Once you have this Lambda function you could invoke it from other AWS services or trigger it using an Event Source Mapping or schedule it to run on a timer. In our case we wanted to run this on a fixed interval of once every 8 hours. To do this we created a CloudWatch event, which runs on a fixed schedule. You can also use cron expressions if you want more control over when these run. See the documentation for more information on CloudWatch events scheduling.
You can define Cloudwatch events that trigger Lambda functions using SAM. The following snippet shows Lambda definition in our SAM template file.
Further advice for building Serverless Workflows
I haven’t really touched the IAM roles I’ve used for Lambda functions I’ve described here. If you’re following this post you’ll need to ensure you create an IAM role for Step Functions. You’ll also need to ensure you create appropriate roles based on the access requirements of Lambda functions.
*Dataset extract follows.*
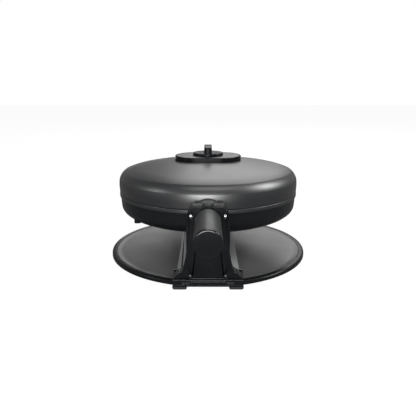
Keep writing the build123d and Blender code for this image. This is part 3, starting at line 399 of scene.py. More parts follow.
def screw_tree():
    """Domed cross-head screws on points, each with a plain shank of the point's length."""
    tree, given = new_tree("cross_head_screws", (
        ("Head radius", "Float"), ("Head height", "Float"), ("Recess width", "Float"),
        ("Shank radius", "Float"), ("Direction", "Vector"), ("Finish", "Material")))
    radius = given["Head radius"]
    height = given["Head height"]
    # Shares by which a head draws in towards its top and falls towards its rim.
    slimming = 0.16
    doming = 0.38
    blank = add_node(tree, "GeometryNodeMeshCylinder", {"fill_type": "TRIANGLE_FAN"}, {
        "Vertices": 28, "Side Segments": 4, "Fill Segments": 4, "Radius": radius, "Depth": height})
    place = add_node(tree, "GeometryNodeInputPosition").outputs["Position"]
    level = add_node(tree, "ShaderNodeSeparateXYZ", inputs={"Vector": place}).outputs["Z"]
    flat = add_node(tree, "ShaderNodeVectorMath", {"operation": "MULTIPLY"}, {
        0: place, 1: (1.0, 1.0, 0.0)}).outputs["Vector"]
    share = add_node(tree, "ShaderNodeMath", {"operation": "DIVIDE"}, {0: level, 1: height}).outputs[0]
    rise = add_node(tree, "ShaderNodeMath", {"operation": "ADD"}, {0: share, 1: 0.5}).outputs[0]
    late = add_node(tree, "ShaderNodeMath", {"operation": "POWER"}, {0: rise, 1: 4.0}).outputs[0]
    slim = add_node(tree, "ShaderNodeMath", {"operation": "MULTIPLY_ADD"}, {
        0: late, 1: -slimming, 2: 1.0}).outputs[0]
    out = add_node(tree, "ShaderNodeVectorMath", {"operation": "LENGTH"}, {0: flat}).outputs["Value"]
    spread = add_node(tree, "ShaderNodeMath", {"operation": "DIVIDE"}, {0: out, 1: radius}).outputs[0]
    bowl = add_node(tree, "ShaderNodeMath", {"operation": "POWER"}, {0: spread, 1: 2.0}).outputs[0]
    dip = add_node(tree, "ShaderNodeMath", {"operation": "MULTIPLY"}, {0: bowl, 1: doming}).outputs[0]
    partly = add_node(tree, "ShaderNodeMath", {"operation": "MULTIPLY"}, {0: dip, 1: rise}).outputs[0]
    fall = add_node(tree, "ShaderNodeMath", {"operation": "MULTIPLY"}, {0: partly, 1: height}).outputs[0]
    lift = add_node(tree, "ShaderNodeMath", {"operation": "MULTIPLY"}, {0: rise, 1: height}).outputs[0]
    up = add_node(tree, "ShaderNodeMath", {"operation": "SUBTRACT"}, {0: lift, 1: fall}).outputs[0]
    drawn_in = add_node(tree, "ShaderNodeVectorMath", {"operation": "SCALE"}, {
        0: flat, "Scale": slim}).outputs["Vector"]
    raised = add_node(tree, "ShaderNodeCombineXYZ", inputs={"Z": up}).outputs["Vector"]
    domed = add_node(tree, "ShaderNodeVectorMath", {"operation": "ADD"}, {0: drawn_in, 1: raised})
    head = add_node(tree, "GeometryNodeSetPosition", inputs={
        "Geometry": blank.outputs["Mesh"], "Position": domed.outputs["Vector"]})
    arm = add_node(tree, "ShaderNodeMath", {"operation": "MULTIPLY"}, {0: radius, 1: 1.15}).outputs[0]
    width = given["Recess width"]
    cuts = []
    for size in ({"X": width, "Y": arm, "Z": height}, {"X": arm, "Y": width, "Z": height}):
        cube = add_node(tree, "GeometryNodeMeshCube", inputs={
            "Size": add_node(tree, "ShaderNodeCombineXYZ", inputs=size).outputs["Vector"]})
        above = add_node(tree, "ShaderNodeCombineXYZ", inputs={"Z": height})
        cuts.append(add_node(tree, "GeometryNodeTransform", inputs={
            "Geometry": cube.outputs["Mesh"], "Translation": above.outputs["Vector"]}).outputs["Geometry"])
    recessed = add_node(tree, "GeometryNodeMeshBoolean", {"operation": "DIFFERENCE"}, {
        0: head.outputs["Geometry"]})
    for cut in cuts:
        tree.links.new(cut, recessed.inputs[1])
    turned_to = add_node(tree, "FunctionNodeAlignRotationToVector", {"axis": "Z"}, {
        "Vector": given["Direction"]}).outputs["Rotation"]
    heads = add_node(tree, "GeometryNodeInstanceOnPoints", inputs={
        "Points": given["Geometry"], "Instance": recessed.outputs["Mesh"], "Rotation": turned_to})
    pin = add_node(tree, "GeometryNodeMeshCylinder", {"fill_type": "TRIANGLE_FAN"}, {
        "Vertices": 20, "Radius": given["Shank radius"], "Depth": 1.0})
    drop = add_node(tree, "GeometryNodeTransform", inputs={
        "Geometry": pin.outputs["Mesh"], "Translation": (0.0, 0.0, -0.5)})
    length = add_node(tree, "GeometryNodeInputNamedAttribute", {"data_type": "FLOAT"}, {"Name": "length"})
    stretch = add_node(tree, "ShaderNodeCombineXYZ", inputs={
        "X": 1.0, "Y": 1.0, "Z": length.outputs["Attribute"]})
    pins = add_node(tree, "GeometryNodeInstanceOnPoints", inputs={
        "Points": given["Geometry"], "Instance": drop.outputs["Geometry"], "Rotation": turned_to,
        "Scale": stretch.outputs["Vector"]})
    both = add_node(tree, "GeometryNodeJoinGeometry", inputs={"Geometry": heads.outputs["Instances"]})
    tree.links.new(pins.outputs["Instances"], both.inputs["Geometry"])
    return closed_tree(tree, both.outputs["Geometry"], given["Finish"])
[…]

For best practice you should follow the least access principle, so functions only have permissions to access the services they require. You can define these roles in your SAM template as Cloud Formation code, as SAM doesn’t support creating IAM role resources at the time of writing.
I’ve talked about setting up AWS Toolkit so you can build and deploy code quickly to get started. But I don’t recommend this approach for anything beyond quick prototyping. Once you have a mature Serverless workflow you should really look to deploy via a proper Continuous Integration pipeline. Deploying code and architecture from an IDE is simultaneously cool and terrifying.
When I first started building Serverless workflows my approach was to create a Lambda function for every logical step in the pipeline. This was the case even with some very simple functions like getting or writing an item in DynamoDB. Fortunately Step Functions has some tight service integrations that mean you can define some actions in JSON directly, rather than having a Lambda function. It’s worth looking into the Step Functions Service Integrations documentation to see if you can save some code.